-- BEGIN --

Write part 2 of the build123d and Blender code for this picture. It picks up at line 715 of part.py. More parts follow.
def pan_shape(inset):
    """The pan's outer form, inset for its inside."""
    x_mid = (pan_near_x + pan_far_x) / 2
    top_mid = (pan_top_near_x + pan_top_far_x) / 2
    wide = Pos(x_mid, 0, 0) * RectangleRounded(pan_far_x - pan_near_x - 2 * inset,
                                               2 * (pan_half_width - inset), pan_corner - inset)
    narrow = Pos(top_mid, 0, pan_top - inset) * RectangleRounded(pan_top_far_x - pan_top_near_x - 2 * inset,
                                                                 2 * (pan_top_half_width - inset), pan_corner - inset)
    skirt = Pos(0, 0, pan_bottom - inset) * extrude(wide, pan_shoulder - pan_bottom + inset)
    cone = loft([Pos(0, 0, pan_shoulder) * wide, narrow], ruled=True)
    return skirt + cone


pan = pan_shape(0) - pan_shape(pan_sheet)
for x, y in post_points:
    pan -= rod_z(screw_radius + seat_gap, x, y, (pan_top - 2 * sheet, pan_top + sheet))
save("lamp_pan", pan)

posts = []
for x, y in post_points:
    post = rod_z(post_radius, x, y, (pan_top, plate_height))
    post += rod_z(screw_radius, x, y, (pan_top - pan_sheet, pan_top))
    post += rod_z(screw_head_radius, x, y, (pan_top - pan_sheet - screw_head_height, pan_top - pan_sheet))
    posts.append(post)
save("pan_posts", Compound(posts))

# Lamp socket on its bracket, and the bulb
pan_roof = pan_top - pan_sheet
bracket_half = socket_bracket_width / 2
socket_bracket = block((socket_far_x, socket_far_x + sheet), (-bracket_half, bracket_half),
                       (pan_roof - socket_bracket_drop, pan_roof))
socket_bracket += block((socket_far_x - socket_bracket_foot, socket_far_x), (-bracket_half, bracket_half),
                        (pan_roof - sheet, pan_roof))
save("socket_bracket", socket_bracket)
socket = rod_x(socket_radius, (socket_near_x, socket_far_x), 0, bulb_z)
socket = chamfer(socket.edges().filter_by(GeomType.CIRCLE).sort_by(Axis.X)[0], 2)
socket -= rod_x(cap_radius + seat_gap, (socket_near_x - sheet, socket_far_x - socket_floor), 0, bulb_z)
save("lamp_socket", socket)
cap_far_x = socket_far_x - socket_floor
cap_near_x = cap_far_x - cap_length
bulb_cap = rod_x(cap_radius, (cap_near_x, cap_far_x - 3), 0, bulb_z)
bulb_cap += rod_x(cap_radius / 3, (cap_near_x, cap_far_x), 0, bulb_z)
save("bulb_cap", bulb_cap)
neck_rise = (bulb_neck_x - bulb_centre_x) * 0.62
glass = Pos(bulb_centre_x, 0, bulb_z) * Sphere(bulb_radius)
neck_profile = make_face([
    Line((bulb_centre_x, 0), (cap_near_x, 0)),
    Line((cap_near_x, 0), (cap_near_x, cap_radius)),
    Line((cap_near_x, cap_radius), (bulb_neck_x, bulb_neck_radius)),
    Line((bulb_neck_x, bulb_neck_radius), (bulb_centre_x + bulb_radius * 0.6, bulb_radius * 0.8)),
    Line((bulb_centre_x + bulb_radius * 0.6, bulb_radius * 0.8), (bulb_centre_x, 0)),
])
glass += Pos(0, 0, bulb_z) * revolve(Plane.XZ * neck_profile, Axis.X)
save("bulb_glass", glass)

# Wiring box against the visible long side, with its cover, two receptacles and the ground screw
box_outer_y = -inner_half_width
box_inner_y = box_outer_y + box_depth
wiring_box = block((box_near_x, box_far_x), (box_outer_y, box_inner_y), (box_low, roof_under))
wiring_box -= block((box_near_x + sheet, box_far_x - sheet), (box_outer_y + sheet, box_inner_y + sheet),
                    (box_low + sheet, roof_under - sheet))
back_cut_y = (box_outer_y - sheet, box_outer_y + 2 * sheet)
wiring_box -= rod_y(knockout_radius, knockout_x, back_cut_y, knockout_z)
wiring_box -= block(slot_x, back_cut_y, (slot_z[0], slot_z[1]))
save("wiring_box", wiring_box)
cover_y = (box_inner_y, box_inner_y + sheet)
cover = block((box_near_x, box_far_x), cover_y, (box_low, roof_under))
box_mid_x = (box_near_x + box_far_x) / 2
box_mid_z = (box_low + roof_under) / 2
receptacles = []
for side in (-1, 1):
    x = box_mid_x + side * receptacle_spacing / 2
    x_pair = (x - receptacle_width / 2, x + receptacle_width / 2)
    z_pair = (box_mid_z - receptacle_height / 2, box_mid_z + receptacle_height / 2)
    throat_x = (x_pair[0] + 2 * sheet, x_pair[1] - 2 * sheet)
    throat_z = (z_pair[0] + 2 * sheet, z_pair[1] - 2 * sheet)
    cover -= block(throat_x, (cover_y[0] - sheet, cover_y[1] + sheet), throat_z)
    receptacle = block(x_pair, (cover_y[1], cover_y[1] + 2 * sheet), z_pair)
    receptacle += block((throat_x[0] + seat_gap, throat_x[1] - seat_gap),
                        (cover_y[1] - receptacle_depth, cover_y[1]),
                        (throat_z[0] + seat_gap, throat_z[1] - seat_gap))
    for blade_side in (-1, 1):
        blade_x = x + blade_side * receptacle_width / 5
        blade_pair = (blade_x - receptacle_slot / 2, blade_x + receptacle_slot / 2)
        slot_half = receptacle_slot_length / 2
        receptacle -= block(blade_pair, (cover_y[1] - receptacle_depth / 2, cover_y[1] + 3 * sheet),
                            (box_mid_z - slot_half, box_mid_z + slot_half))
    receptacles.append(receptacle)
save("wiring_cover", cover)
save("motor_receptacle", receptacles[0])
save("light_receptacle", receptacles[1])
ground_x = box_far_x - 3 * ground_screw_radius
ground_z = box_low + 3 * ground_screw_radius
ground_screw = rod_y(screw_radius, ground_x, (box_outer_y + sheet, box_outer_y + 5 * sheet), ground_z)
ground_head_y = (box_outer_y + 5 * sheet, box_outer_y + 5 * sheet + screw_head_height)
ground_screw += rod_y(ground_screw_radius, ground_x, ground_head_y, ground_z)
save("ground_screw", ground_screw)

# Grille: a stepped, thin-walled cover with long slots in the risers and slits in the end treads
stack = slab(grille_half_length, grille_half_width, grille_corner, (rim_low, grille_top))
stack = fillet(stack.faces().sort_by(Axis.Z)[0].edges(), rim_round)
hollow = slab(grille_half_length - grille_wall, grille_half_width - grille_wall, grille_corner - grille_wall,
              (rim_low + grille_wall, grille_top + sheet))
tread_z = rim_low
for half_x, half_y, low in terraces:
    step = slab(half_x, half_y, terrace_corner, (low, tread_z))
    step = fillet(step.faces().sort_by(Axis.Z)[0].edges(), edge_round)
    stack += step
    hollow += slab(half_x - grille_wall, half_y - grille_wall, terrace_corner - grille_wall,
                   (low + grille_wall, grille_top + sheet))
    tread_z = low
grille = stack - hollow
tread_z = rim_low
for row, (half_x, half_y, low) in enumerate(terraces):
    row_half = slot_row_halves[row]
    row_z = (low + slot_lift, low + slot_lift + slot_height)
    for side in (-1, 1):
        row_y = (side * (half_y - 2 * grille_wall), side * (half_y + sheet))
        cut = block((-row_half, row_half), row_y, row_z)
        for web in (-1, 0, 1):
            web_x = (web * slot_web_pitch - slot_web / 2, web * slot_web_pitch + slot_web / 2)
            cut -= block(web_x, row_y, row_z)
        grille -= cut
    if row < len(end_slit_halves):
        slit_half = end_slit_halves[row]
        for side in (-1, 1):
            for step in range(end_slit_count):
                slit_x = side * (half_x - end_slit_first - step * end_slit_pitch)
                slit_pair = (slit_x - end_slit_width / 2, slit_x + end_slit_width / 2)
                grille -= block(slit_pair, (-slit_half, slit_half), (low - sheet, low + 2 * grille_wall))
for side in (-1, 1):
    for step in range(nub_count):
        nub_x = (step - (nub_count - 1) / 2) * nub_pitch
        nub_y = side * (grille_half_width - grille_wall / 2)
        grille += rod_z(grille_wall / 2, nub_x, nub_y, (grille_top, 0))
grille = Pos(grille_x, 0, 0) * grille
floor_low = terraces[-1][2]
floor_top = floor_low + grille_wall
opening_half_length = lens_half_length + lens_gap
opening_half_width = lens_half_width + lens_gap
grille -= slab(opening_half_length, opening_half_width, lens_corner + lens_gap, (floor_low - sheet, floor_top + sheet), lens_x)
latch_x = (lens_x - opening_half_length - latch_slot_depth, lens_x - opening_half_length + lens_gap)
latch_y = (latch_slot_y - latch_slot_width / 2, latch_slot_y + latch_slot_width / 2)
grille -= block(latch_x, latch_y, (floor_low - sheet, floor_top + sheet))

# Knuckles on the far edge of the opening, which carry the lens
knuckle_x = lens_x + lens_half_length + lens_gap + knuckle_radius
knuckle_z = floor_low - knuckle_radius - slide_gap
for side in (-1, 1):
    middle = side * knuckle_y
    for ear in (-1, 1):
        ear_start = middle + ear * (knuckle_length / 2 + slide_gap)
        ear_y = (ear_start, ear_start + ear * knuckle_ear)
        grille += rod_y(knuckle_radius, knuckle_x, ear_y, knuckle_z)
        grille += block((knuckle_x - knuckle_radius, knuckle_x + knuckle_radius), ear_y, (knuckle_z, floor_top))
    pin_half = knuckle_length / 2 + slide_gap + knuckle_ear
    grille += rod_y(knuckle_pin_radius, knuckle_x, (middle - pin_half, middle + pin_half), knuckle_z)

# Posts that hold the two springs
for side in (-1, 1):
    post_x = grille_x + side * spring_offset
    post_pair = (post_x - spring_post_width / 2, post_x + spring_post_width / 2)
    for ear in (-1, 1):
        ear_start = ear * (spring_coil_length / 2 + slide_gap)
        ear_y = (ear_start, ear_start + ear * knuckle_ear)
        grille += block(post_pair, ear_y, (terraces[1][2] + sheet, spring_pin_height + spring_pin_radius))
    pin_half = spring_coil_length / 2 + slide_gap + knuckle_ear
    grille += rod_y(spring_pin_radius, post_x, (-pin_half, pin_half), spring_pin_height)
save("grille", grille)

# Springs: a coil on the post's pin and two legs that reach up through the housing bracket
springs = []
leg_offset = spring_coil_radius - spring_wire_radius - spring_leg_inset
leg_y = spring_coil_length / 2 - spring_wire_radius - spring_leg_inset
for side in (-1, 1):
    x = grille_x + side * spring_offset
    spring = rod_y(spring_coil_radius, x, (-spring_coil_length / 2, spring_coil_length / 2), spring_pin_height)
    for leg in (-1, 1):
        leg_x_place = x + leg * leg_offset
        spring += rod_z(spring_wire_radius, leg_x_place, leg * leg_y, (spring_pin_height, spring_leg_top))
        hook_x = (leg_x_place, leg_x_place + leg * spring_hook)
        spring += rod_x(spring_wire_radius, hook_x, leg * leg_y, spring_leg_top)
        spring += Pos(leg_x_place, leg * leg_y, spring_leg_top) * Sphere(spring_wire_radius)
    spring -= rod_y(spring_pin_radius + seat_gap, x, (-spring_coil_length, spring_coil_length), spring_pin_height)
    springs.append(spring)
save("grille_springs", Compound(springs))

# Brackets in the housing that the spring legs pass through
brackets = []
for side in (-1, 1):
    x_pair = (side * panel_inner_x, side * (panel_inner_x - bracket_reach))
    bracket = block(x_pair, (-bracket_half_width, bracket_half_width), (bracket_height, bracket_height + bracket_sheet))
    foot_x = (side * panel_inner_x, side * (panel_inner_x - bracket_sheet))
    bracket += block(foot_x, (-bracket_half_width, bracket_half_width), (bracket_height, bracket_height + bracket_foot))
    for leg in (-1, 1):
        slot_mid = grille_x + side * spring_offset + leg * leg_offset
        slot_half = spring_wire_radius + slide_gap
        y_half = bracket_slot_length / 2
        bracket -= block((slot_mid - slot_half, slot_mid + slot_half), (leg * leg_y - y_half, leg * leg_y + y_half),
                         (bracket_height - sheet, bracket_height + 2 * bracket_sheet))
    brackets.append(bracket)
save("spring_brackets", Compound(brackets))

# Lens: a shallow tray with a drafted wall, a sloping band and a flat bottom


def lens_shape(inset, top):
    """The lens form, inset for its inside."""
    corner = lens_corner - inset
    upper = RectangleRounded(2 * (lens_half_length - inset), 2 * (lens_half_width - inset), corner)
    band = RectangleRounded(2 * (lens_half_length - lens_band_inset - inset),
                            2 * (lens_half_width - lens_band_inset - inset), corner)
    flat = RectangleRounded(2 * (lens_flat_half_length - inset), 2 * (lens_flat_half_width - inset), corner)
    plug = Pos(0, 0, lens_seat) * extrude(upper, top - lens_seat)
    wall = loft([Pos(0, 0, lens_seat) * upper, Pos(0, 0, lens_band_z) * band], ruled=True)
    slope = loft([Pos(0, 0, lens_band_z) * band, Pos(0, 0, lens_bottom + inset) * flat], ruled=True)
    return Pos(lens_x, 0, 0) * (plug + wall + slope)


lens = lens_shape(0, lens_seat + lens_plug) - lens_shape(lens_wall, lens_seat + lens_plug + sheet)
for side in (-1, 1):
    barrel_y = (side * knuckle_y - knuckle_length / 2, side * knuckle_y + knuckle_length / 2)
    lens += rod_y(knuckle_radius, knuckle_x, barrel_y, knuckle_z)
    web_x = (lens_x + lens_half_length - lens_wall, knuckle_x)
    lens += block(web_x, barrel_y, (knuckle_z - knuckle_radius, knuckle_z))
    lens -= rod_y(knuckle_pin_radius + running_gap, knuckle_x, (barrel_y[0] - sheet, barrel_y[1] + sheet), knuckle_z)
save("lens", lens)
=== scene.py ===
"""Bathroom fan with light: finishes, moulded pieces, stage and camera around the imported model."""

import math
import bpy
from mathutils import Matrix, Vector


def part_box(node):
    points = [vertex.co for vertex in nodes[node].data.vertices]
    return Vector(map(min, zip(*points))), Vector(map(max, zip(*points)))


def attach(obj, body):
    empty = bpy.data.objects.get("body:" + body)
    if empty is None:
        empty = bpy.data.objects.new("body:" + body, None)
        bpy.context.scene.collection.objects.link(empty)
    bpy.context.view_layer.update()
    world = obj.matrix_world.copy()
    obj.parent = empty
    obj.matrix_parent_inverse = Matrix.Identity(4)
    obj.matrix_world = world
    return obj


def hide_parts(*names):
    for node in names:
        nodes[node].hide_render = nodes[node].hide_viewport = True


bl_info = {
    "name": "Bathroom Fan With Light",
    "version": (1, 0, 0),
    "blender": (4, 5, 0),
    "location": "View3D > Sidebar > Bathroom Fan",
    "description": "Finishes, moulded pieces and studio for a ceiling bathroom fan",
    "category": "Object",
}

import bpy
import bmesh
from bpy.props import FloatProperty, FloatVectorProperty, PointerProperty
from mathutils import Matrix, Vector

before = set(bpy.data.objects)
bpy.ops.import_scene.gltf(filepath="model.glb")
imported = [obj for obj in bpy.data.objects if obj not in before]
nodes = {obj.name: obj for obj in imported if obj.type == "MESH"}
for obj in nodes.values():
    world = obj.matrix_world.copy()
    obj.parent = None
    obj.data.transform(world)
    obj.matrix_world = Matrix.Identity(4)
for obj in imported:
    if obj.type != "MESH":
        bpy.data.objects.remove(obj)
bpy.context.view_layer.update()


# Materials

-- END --

#### Brief
From the line holding "nodes[node].hide_render = nodes[node].hide_viewport" through the last line above, reproduce each line exactly and add nothing.

#### Task response
        nodes[node].hide_render = nodes[node].hide_viewport = True


bl_info = {
    "name": "Bathroom Fan With Light",
    "version": (1, 0, 0),
    "blender": (4, 5, 0),
    "location": "View3D > Sidebar > Bathroom Fan",
    "description": "Finishes, moulded pieces and studio for a ceiling bathroom fan",
    "category": "Object",
}

import bpy
import bmesh
from bpy.props import FloatProperty, FloatVectorProperty, PointerProperty
from mathutils import Matrix, Vector

before = set(bpy.data.objects)
bpy.ops.import_scene.gltf(filepath="model.glb")
imported = [obj for obj in bpy.data.objects if obj not in before]
nodes = {obj.name: obj for obj in imported if obj.type == "MESH"}
for obj in nodes.values():
    world = obj.matrix_world.copy()
    obj.parent = None
    obj.data.transform(world)
    obj.matrix_world = Matrix.Identity(4)
for obj in imported:
    if obj.type != "MESH":
        bpy.data.objects.remove(obj)
bpy.context.view_layer.update()


# Materials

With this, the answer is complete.